Kansas is also a big producer of wind power. According to Governor Laura Kelly, the state has “5,653 MW of wind farm projects currently in operation and an additional 1,900 MW on the way from new projects recently announced.” She also touted Kansas has having the highest percentage of power from wind of any state in the nation. She emphasized the economic benefits to the state and the desire of major corporations to have access to even more renewable energy. You have to wonder what people in Iowa and Kansas think about Trump’s wild-eyed attacks on wind power.
Massachusetts has finalized a first-in-the-nation renewable requirement for peak hours, which is aimed at promoting energy storage and demand response to avoid the need to use gas generators to cover peaks. Xcel, the state’s leading utility, expects to cut its carbon emissions 80% below 2005 levels by the end of this decade. [Note: this last sentence was rewritten to clarify it after this post first went up.]
Minnesota is another state that’s pledging a zero-carbon power in 2050. Close to half of the state’s power already comes from carbon-free sources, including hydro and nuclear as well as renewables.
Nevada was the fourth state to target zero-carbon power by 2050. Besides setting this long-term target, the 2019 law allowed utilities with new renewable facilities to charge competitive prices for power, and it adopted a tough new renewable portfolio standard (50% renewables by 2030.)
New Jersey legislation enacted last summer requires the Department of Environmental Protection (DEP) to establish regulations that reducing emissions 80% below 2006 levels by 2050. An executive order signed in November doubles the state’s target for offshore wind.
New Mexico adopted a goal last year of zero-carbon by 2050, with a 2045 deadline for zero-emissions from the power system and interim requirements of doubling renewables by and 50% renewables by 2030.
New York adopted a goal last year of zero carbon emissions by 2050, with a 2040 deadline for eliminating carbon emissions from power generation. A third of all benefits and investments must go to disadvantaged communities.
North Carolina Governor Roy Cooper approved a plan to make the state zero-carbon by 2050, with a 70% emissions cut by 2030. Independently, Duke Power plans to cut emissions across its multi-state service area in half by 2030 and eliminate them by 2050.
Pennsylvania Governor Tom Wolf has directed the Department of Environmental Protection to go forward with a rule-making that will bring the state into RGGI, the Northeastern states’ cap-and-trade system. The regulatory process is now underway.
Rhode Island Gov. Gina Raimondo signed an executive order in January calling for the state to have 100% renewable energy by 2030, the most aggressive target in the country.
Texas produced more energy from wind than coal last year. The share of energy produced by renewables during peak hours is projected to nearly triple from 2018 to 2022.
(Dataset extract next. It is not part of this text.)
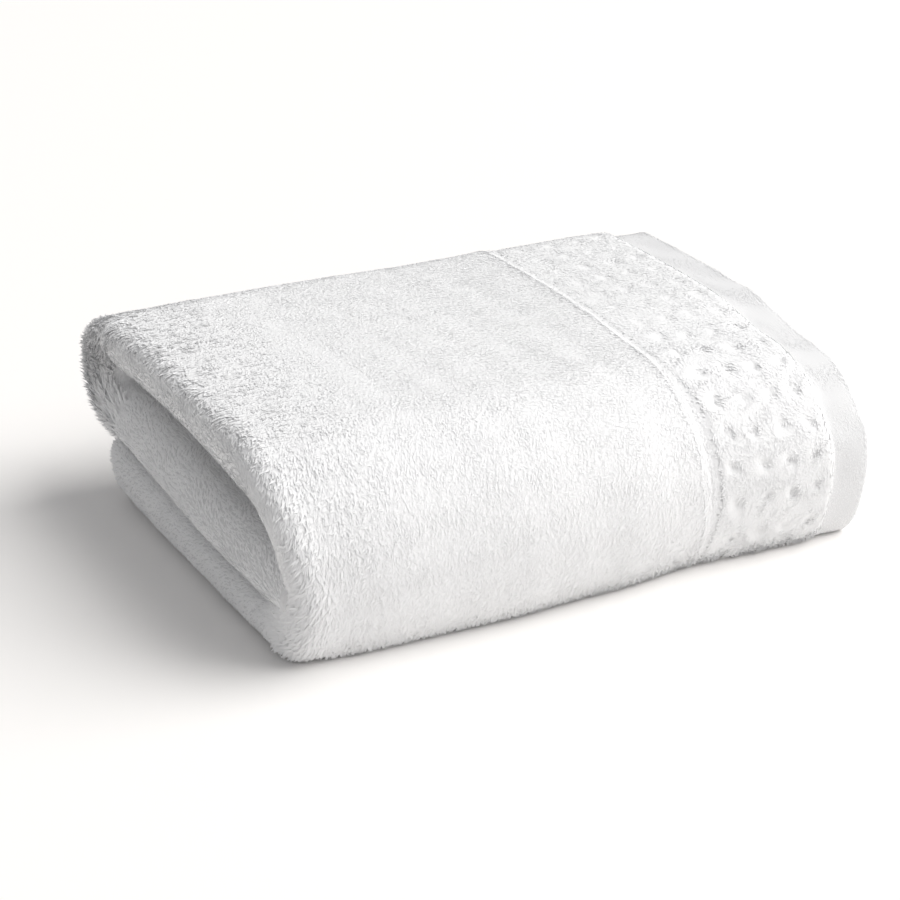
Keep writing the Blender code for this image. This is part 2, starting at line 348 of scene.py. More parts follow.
# %% Soft patches and dimples
PATCH_RELIEF = 0.1 * MM
PATCH_SIZE = 10 * MM
DIMPLE_PITCH_U = 10.6 * MM
DIMPLE_PITCH_V = 12.75 * MM
FIRST_DIMPLE_U = 23.6 * MM
FIRST_DIMPLE_V = 308.0 * MM
DIMPLES_ACROSS = 4
DIMPLE_DEPTH = 0.95 * MM
DIMPLE_RADIUS = 2.2 * MM
DIMPLE_WANDER = 0.8 * MM
TOP_DIMPLES = 0.28              # how deep they are on the top, as a share of those on the front
PUFF = 0.35 * MM                # rise of the cloth between the dimples
GROOVE_DEPTH = 0.8 * MM
GROOVE_WIDTH = 0.7 * MM
RIDGE = 0.25 * MM               # rise of the pile's first rows above the rest of it
HEM_RELIEF = 0.3 * MM
LINE_PULL = 3.6 * MM            # how far the front wall pulls the pile's first row to the hem
FRONT_STARTS = (250 * MM, 300 * MM)
PULL_STARTS, PULL_ENDS = (285 * MM, 312 * MM), (340 * MM, 366 * MM)
WAVES = 12                      # waves that are added up for an uneven field


def patches(u, v, size, seed):
    """A smooth uneven field about as strong as -1 to 1, whose patches are about the given size."""
    random = np.random.default_rng(seed)
    total = np.zeros_like(u)
    for _ in range(WAVES):
        angle, phase = random.uniform(0, 2 * math.pi, 2)
        wave = math.pi / size * random.uniform(0.7, 1.4)
        total += np.sin(wave * (u * math.cos(angle) + v * math.sin(angle)) + phase)
    return total * math.sqrt(2 / WAVES) / 1.6


def from_nearest(value, first, pitch):
    """Signed distance to the nearest of a row of evenly spaced places."""
    return (value - first + pitch / 2) % pitch - pitch / 2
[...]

Virginia passed the Clean Economy Act, requiring 100% renewable energy by 2050, and setting one of the highest targets for storage in the country (2.4 GW by 2035). The law also requires 5.2 GW of offshore wind by 2035. At the end of February, the legislature passed a law to make Virginia a member of RGGI, the East Coast carbon trading scheme.
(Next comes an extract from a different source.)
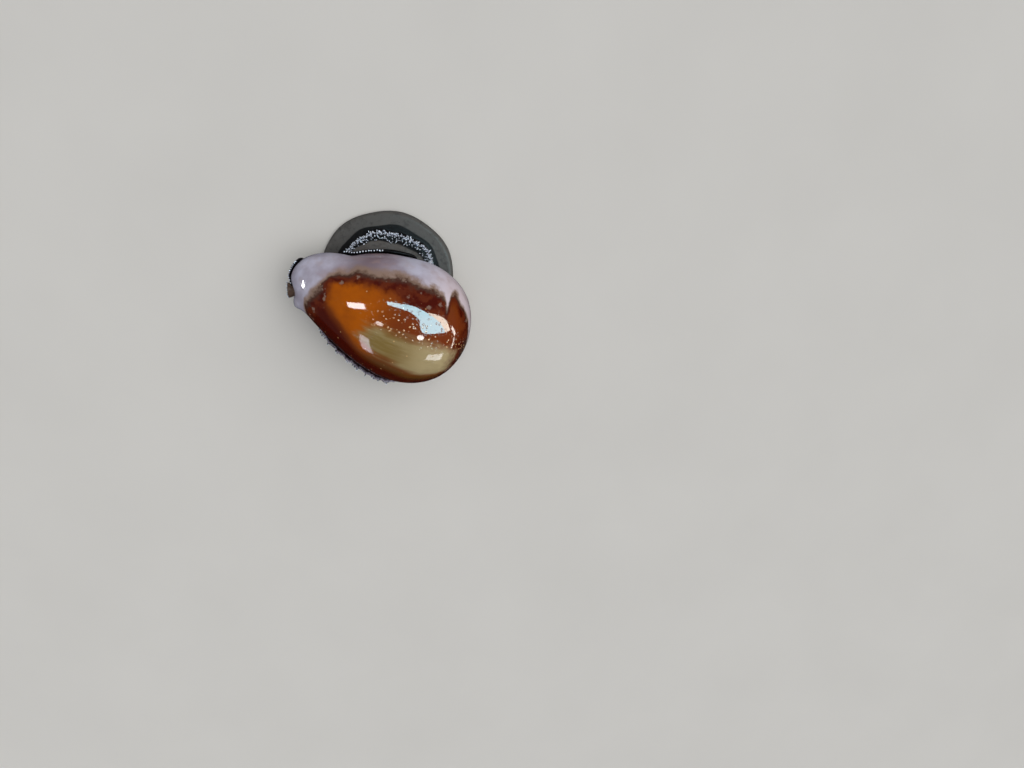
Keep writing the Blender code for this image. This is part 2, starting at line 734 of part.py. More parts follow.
def front_line(drop, off, count):
    """Points across the shell's front end at a drop below its widest line, moved off it."""
    y = np.linspace(LIP_START, LIP_END, count)
    x = np.array([front_reach(value, drop) for value in y])
    slope = np.gradient(x, y)
    size = np.hypot(1, slope)
    return np.stack([x + off / size, y - off * slope / size, middle_height(x) - drop], -1)


def make_front_lip():
    """The mantle's edge, which wraps the front of the shell from the siphon to the right."""
    inner = [front_line(drop, GAP, 10) for drop in LIP_DROPS]
    outer = [front_line(drop, GAP + LIP_THICKNESS, 10) for drop in reversed(LIP_DROPS)]
    rings = np.stack(inner + outer, axis=1)
    return lofted("lip", [to_floor(ring) for ring in rings])


def front_fringe():
    """Small papillae round the siphon's rim and along the lip."""
    path = np.array(SIPHON_PATH)
    ahead = path[-1] - path[-2]
    ahead /= np.linalg.norm(ahead)
    found = []
    for point in circle(path[-1], ahead, SIPHON_RADII[-1] - 0.5 * SIPHON_WALL, SIPHON_FRINGE, 1.0):
        outwards = ahead + 0.25 * (point - path[-1])
        found.append(make_papilla(point, outwards, 0.9 * PAPILLA_RADIUS, random.uniform(0.5, 0.8)))
    for point in front_line(LIP_DROPS[0], GAP + 0.5 * LIP_THICKNESS, LIP_FRINGE + 2)[1:-1]:
        length = random.uniform(0.4, 0.6)
        found.append(make_papilla(to_floor(point), (0.45, 0, 1), 0.9 * PAPILLA_RADIUS, length))
    return found


def make_siphon():
    """A short fringed tube in the canal, joined to the mantle's edge in front of the shell."""
    hollow = (SIPHON_DEPTH, SIPHON_WALL)
    siphon = tube("siphon", SIPHON_PATH, SIPHON_RADII, sides=16, hollow=hollow)
    combine(siphon, [make_front_lip(), *front_fringe()], "UNION", "MANIFOLD")
    combine(siphon, [make_shell_clearance()], "DIFFERENCE", "MANIFOLD")
    return siphon


def make_parts():
    made = {
        "shell": (make_shell(), make_material("shell enamel", (0.19, 0.08, 0.03), 0.12)),
        "foot": (make_foot(), make_material("pale foot", (0.24, 0.23, 0.21), 0.4)),
        "mantle_right": (make_right_lobe(), make_material("grey mantle", (0.09, 0.08, 0.08), 0.35)),
        "mantle_left": (make_left_lobe(), make_material("dark mantle", (0.05, 0.03, 0.035), 0.35)),
        "siphon": (make_siphon(), make_material("siphon", (0.08, 0.06, 0.05), 0.4)),
        "head": (make_head(), make_material("head", (0.12, 0.09, 0.08), 0.4)),
    }
    right_forms = [make_margin_fold(), *lobe_papillae(), *fold_papillae()]
    combine(made["mantle_right"][0], right_forms, "UNION", "MANIFOLD")
    combine(made["mantle_left"][0], collar_papillae(), "UNION", "MANIFOLD")
    for side in ("left", "right"):
        skin = make_material("tentacle " + side, (0.1, 0.08, 0.07), 0.4)
        made["tentacle_" + side] = (make_tentacle(side), skin)
        ball = make_ball("eye_" + side, eye_place(side), EYE_RADIUS)
        made["eye_" + side] = (ball, make_material("eye " + side, (0.01, 0.01, 0.012), 0.1))
    for thing, material in made.values():
        finish(thing, material)


clear_scene()
random.seed(SEED)
make_parts()
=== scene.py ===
import math
import bmesh
import bpy
import numpy as np
from mathutils import Matrix


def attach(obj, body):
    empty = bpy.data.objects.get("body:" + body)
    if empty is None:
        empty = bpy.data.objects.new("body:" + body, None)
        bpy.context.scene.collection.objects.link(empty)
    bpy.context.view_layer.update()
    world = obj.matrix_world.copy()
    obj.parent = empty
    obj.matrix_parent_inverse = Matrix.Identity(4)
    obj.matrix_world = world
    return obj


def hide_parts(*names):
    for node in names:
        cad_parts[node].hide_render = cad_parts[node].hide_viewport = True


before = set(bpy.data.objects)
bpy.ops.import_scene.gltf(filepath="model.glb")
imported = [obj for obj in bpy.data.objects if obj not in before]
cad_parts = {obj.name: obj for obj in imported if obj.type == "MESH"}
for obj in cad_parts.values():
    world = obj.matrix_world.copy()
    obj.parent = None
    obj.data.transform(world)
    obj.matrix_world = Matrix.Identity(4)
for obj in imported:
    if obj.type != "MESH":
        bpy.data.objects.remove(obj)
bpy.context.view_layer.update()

rng = np.random.default_rng(17)

# All shapes are worked out in millimetres and turned into metres when a mesh is made.
# The animal faces +X, its right side is -Y and its foot is flat on z = 0.
mm = 0.001
bothSides = ("left", "right")


def linear(red, green, blue):  # a colour as a picture stores it, 0 to 255, turned into light
    c = np.array([red, green, blue]) / 255
    return tuple(np.where(c <= 0.04045, c / 12.92, ((c + 0.055) / 1.055) ** 2.4)) + (1.0,)


def held(value):  # kept between 0 and 1
    return np.clip(value, 0, 1)


def smoothStep(low, high, value):  # 0 at low, 1 at high, and smooth between
    t = held((value - low) / (high - low))
    return t * t * (3 - 2 * t)


def hump(x, at, spread):  # a bell curve 1 high
    return np.exp(-(((x - at) / spread) ** 2))


def arch(x, rear, front, power, whole=1.0):  # 1 over the middle, down to about 0 at both ends
    middle = (front + rear) / 2
    return np.sqrt(held(1 - (whole * np.abs(x - middle) / (front - middle)) ** power))


def unit(vectors):  # each vector made 1 long
    return vectors / np.linalg.norm(vectors, axis=-1, keepdims=True)


def cosSin(angle):
    return math.cos(angle), math.sin(angle)


def fullTurn(count):  # evenly spaced angles once round
    return np.linspace(0, 2 * math.pi, count, endpoint=False)


# Meshes

# Rows of a grid of points joined by quads and closed round each row. Each end closes on its pole,
# or where it has none on the middle of its row.
def gridSurface(grid, first=None, last=None):
    rows, around = grid.shape[:2]
    here = np.arange(around)
    after = (here + 1) % around
    row = np.arange(rows - 1)[:, None] * around
    quads = np.stack([row + here, row + after, row + after + around, row + here + around], -1)
    first = grid[0].mean(0) if first is None else first
    last = grid[-1].mean(0) if last is None else last
    total = rows * around
    end = total - around
    fans = np.concatenate([np.stack([after, here, 0 * here + total], -1),
                           np.stack([end + here, end + after, 0 * here + total + 1], -1)])
    return np.concatenate([grid.reshape(-1, 3), [first, last]]), quads.reshape(-1, 4), fans


def sheetSurface(inner, outer):  # two faces of a sheet, joined along their edges
    return gridSurface(np.concatenate([inner, outer[:, ::-1]], 1))


def joined(surfaces):  # many surfaces as one list of points, quads and triangles
    points, quads, fans = zip(*surfaces)
    starts = np.cumsum([0] + [len(own) for own in points])
    moved = [np.concatenate([own + start for own, start in zip(faces, starts)]) for faces in (quads, fans)]
    return np.concatenate(points), *moved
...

Washington adopted a last year goals of zero reliance on coal by 2025, a carbon-neutral grid by 2030, and 100% renewable energy by 2050. Governor Jay Inslee signed a suite of laws that will increase energy efficiency in buildings, expand incentives for electric vehicles, and ban HFCs (which are super-potent greenhouse gases). Inslee says these measures are equivalent to take three million cars off the roads.